Executive decision framework for retail ERP replatforming
- Choose integrated standardization when the primary objective is control, data consistency, and lower long-term operating complexity across stores and back office.
- Choose composable flexibility when differentiated customer experience is strategic and the organization already has strong architecture, API, and governance maturity.
- Sequence migration around operational risk: stabilize finance and inventory foundations first if data quality is poor; prioritize POS first if store uptime and customer experience are the urgent constraints.
- Reject platforms that require excessive custom development to replicate legacy processes that should be retired rather than preserved.
For CIOs, the decision should center on architecture sustainability, interoperability, and supportability. For CFOs, the focus should be TCO transparency, implementation risk, and measurable operational ROI. For COOs, the key question is whether the platform improves execution consistency across stores, channels, and supply operations. The strongest selection outcomes occur when these perspectives are aligned before vendor scoring begins.
Final assessment: what good looks like in a retail ERP migration
A strong retail ERP migration does not simply replace old software with newer software. It creates a more coherent operating model: cleaner master data, fewer reconciliation points, better inventory visibility, more resilient store operations, and clearer governance over pricing, promotions, procurement, and financial control. That outcome depends as much on platform fit and deployment discipline as on product capability.

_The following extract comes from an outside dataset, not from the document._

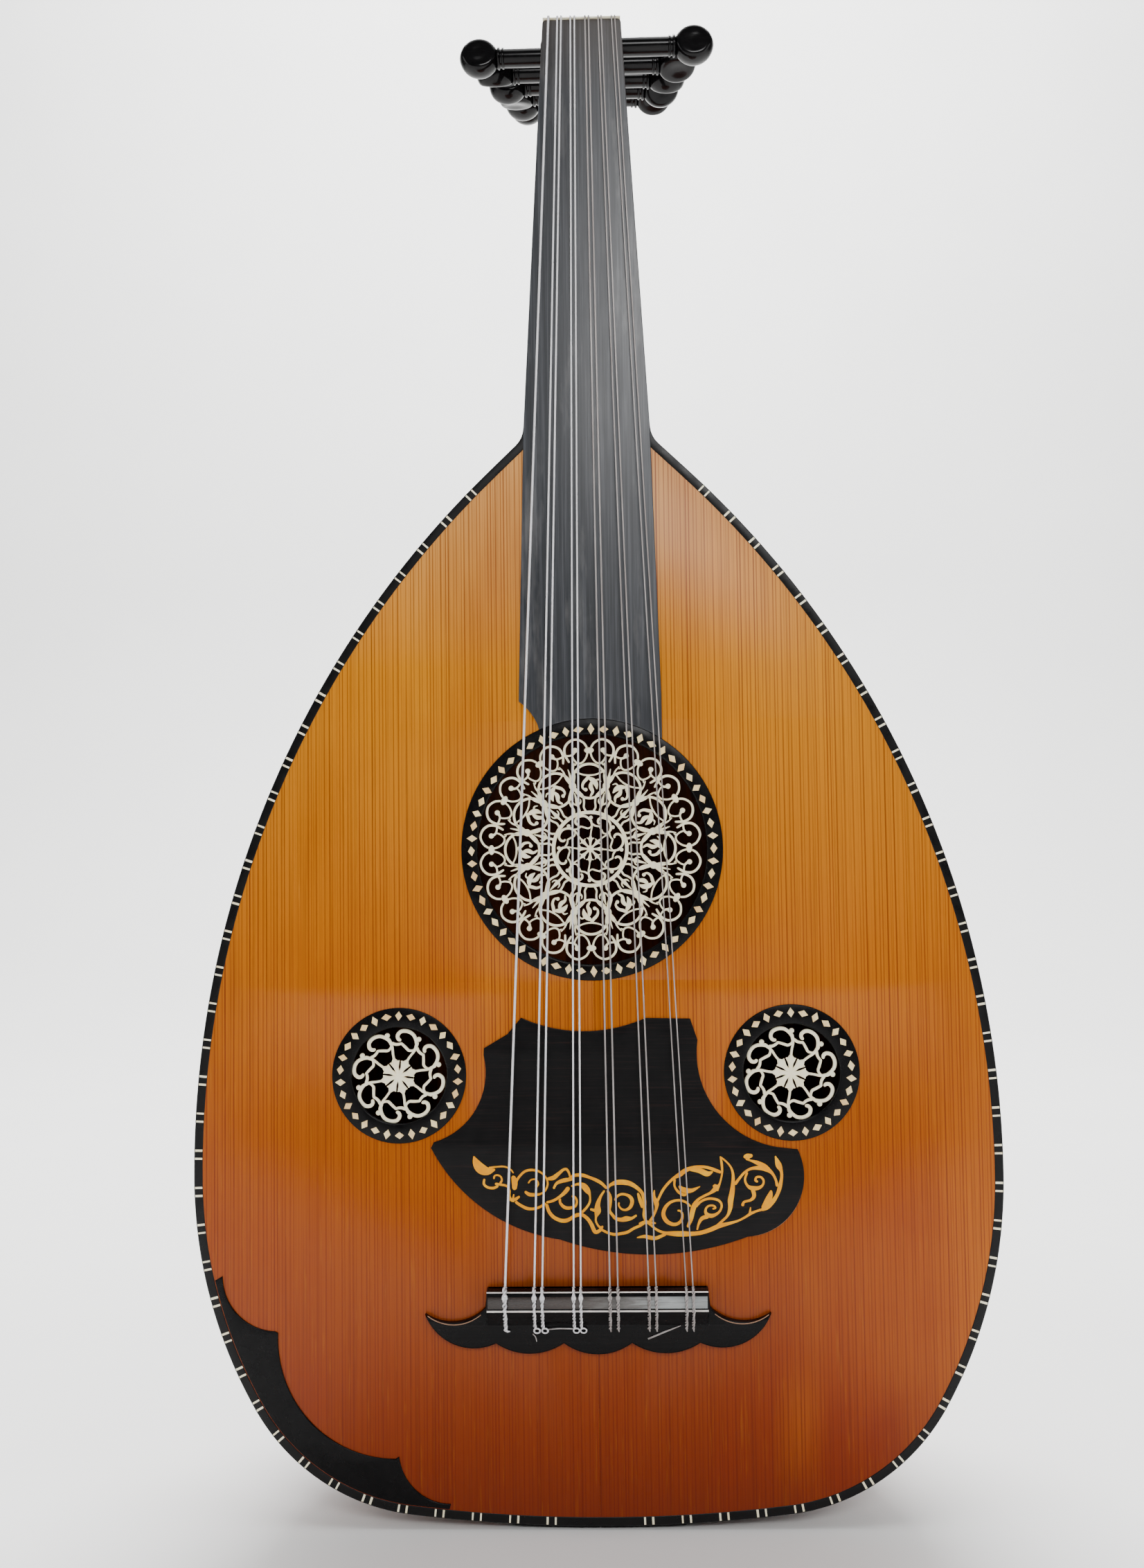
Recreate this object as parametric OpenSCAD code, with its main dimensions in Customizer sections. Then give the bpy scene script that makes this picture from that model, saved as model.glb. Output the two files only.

Retailers should favor platforms that align with their future operating model, not their historical system landscape. In most cases, the winning strategy is the one that reduces architectural fragmentation, limits unnecessary customization, improves enterprise interoperability, and supports phased modernization without preserving legacy complexity indefinitely. That is the basis of a credible retail ERP migration comparison and a more resilient replatforming decision.